NVIDIA research team announced NitroGen, a new artificial intelligence model. The model learns to play video games directly from screen pixels. Trained on 40,000 hours of gameplay data, the system is now available as open source.
NitroGen is a vision-to-action foundation model. It takes game screen as input. It outputs gamepad commands. The model does not use reinforcement learning. It learns purely through behavior cloning from human gameplay videos.
The model contains 493 million parameters. It processes 256×256 pixel RGB images. Each step produces 16 timestep action sequences.
Training Data
NVIDIA team collected 71,000 hours of raw gameplay videos from internet. These videos contain controller overlay images from streamers. Quality filtering left 40,000 hours of usable data.

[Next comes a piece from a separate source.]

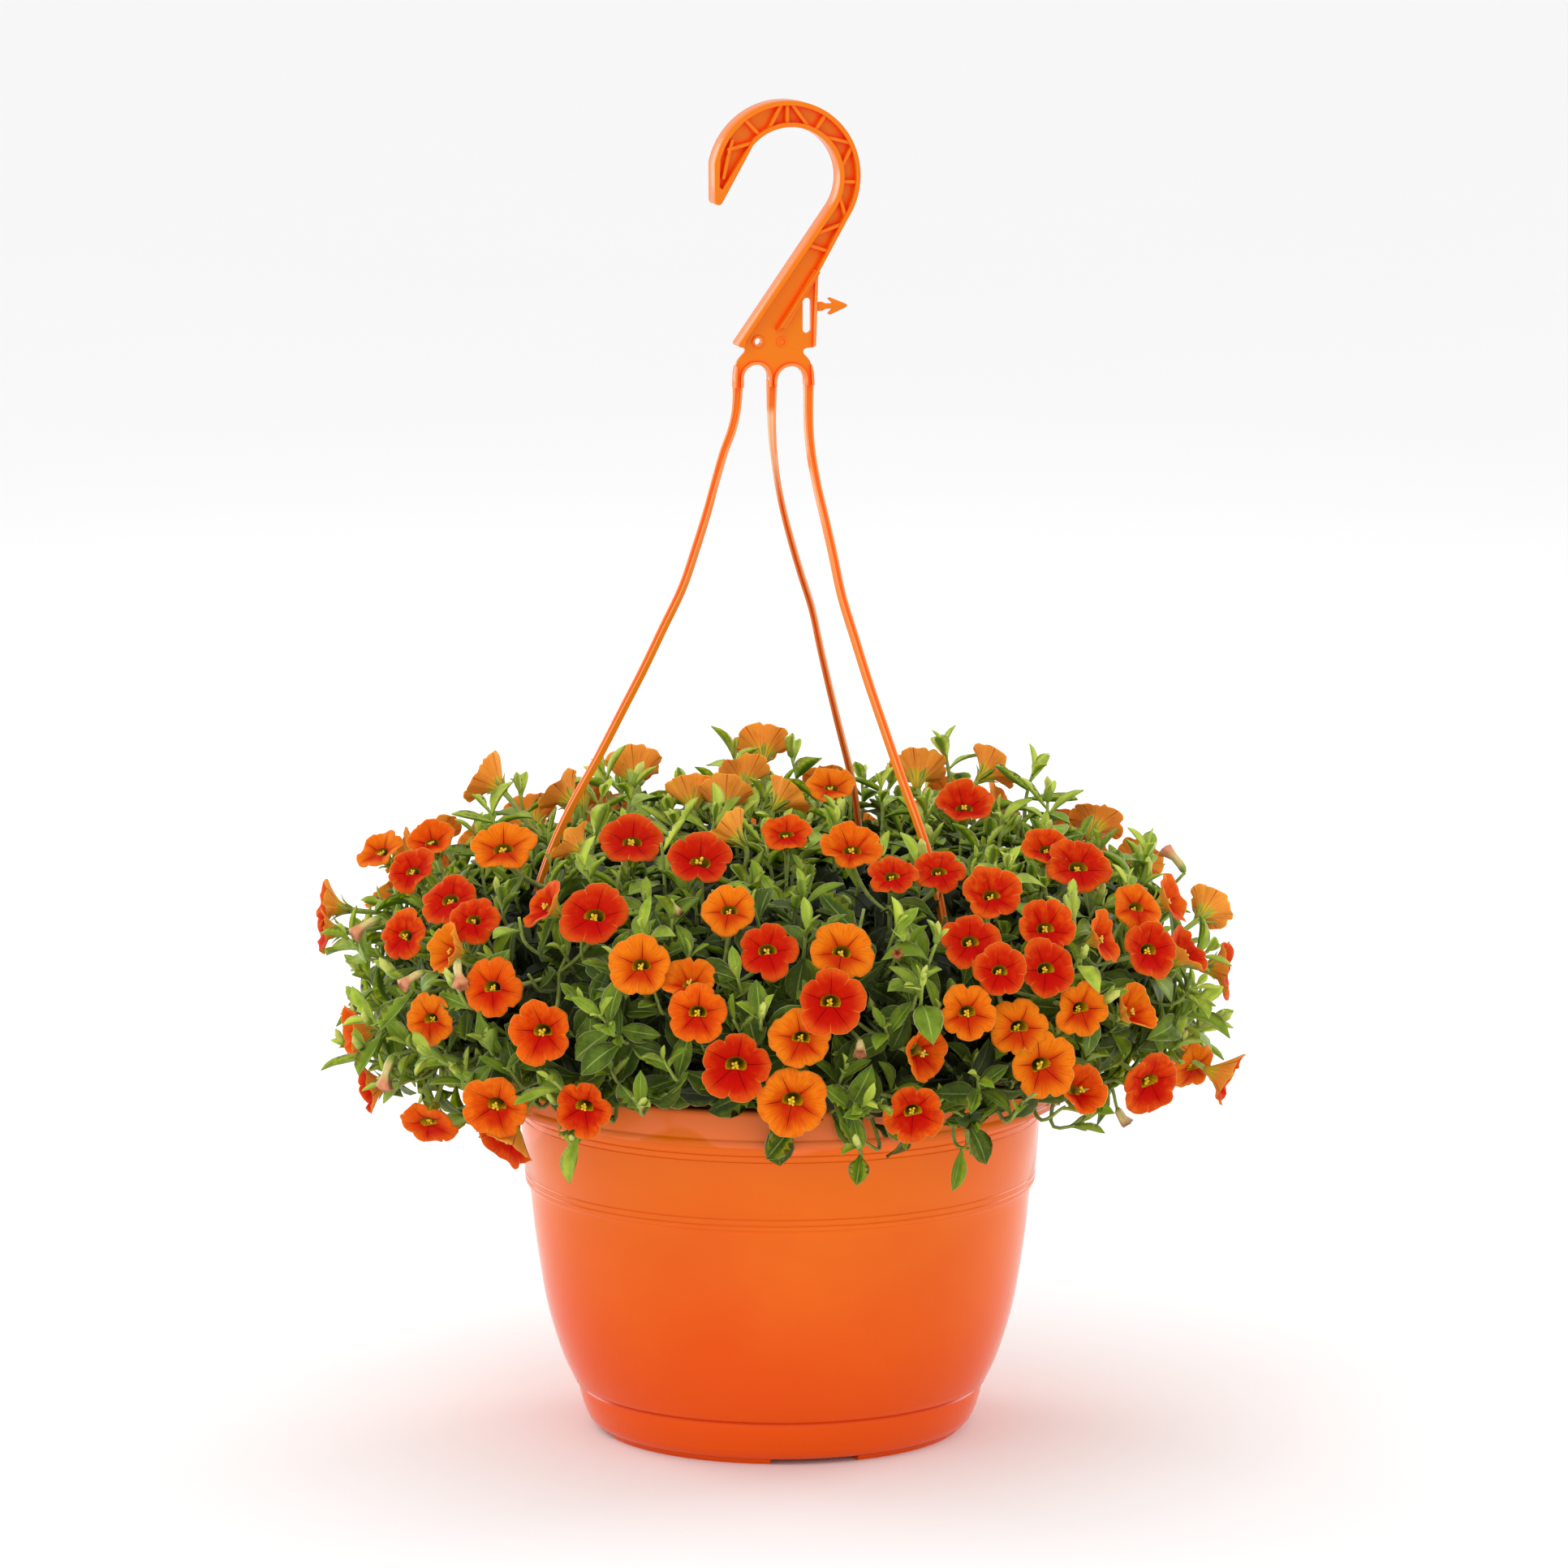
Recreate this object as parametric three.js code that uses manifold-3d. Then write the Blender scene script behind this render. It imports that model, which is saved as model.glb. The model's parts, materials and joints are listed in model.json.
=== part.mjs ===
// A calibrachoa basket: three bushy plants in bloom in a round hanging pot with a moulded hanger.
// Millimetres, +Z up, origin on the pot's axis at the surface its feet stand on, front towards -Y.
import * as THREE from "three";
import { mergeVertices } from "three/addons/utils/BufferGeometryUtils.js";
import Module from "manifold-3d";

const wasm = await Module();
wasm.setup();

// ---------------------------------------------------------------- driving dimensions
const GAP = 0.3; // between pieces that touch
const FINEST = 0.05; // joins leave no edge finer than this

const POT_SIDES = 28;
const POT_WALL = 1.6;
const RIM_RADIUS = 135;
const RIM_TOP = 178;
const RIM_BOTTOM = 161;
const RIM_PLATE = 2.5;
const RIM_SKIRT_WALL = 2.2;
const BODY_RADIUS_AT_RIM = 124.5;
const FOOT_HEIGHT = 2.4;
const FOOT_COUNT = 4;
const FOOT_GAP_ANGLE = 28;
const FOOT_TURN = 11;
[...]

The dataset consists of 38,739 videos from 818 content creators. It covers more than 1,000 different games. 91 games have more than 100 hours of data. 15 games have more than 1,000 hours of footage.
Action RPG genre forms the largest portion at 34.9 percent. Platformers rank second at 18.4 percent. Action-adventure genre holds 9.2 percent share.
Technical Architecture
NitroGen consists of two main components. First component is SigLIP 2 vision transformer. It converts RGB frames into 256 image tokens.
Second component is diffusion transformer structure. It was trained with conditional flow matching. The system applies 16-step denoising process.
Output comes in 21×16 tensor format. 17 dimensions are allocated for binary button states. 4 dimensions are used for two joystick coordinates.
Action Extraction System
A three-stage pipeline was developed to extract action labels from videos. First stage detects controller overlay using template matching. Second stage uses SegFormer-based model to extract button and joystick states. Final stage applies position correction and filtering.
Joystick predictions reached average R² of 0.84. Button accuracy stands at 0.96 level. Xbox and PlayStation controller families are supported.
Performance Results
NVIDIA developed a universal simulator. The simulator wraps commercial Windows games with Gymnasium interface. It enables frame-by-frame interaction without modifying game code.
Evaluation was conducted on 10 commercial games and 30 tasks. 11 combat tasks, 10 navigation tasks and 9 game-specific tasks were tested.
Zero-shot evaluation showed average completion rates between 45-60 percent. This rate remained consistent across 2D and 3D games.
Transfer learning showed significant gains. Isometric roguelike game achieved 10 percent relative improvement. 3D action RPG showed 25 percent average gain. Low data regime reached up to 52 percent improvement on some tasks.
Use Cases
NVIDIA envisions three main application areas. Next-generation game AI ranks first. Automated QA testing for video games is second area. General-purpose embodied AI research is third potential use.
The model performs best on gamepad-controlled games. It succeeds in action, platformer and racing genres. It is less effective on keyboard-mouse games like strategy and MOBA.
Access and Requirements
NitroGen model and dataset are accessible on HuggingFace. The model was tested on NVIDIA H100 GPU. It is compatible with Blackwell and Hopper architectures.
The project was released for research and development purposes. Commercial use requires additional validation. It is distributed under NVIDIA license.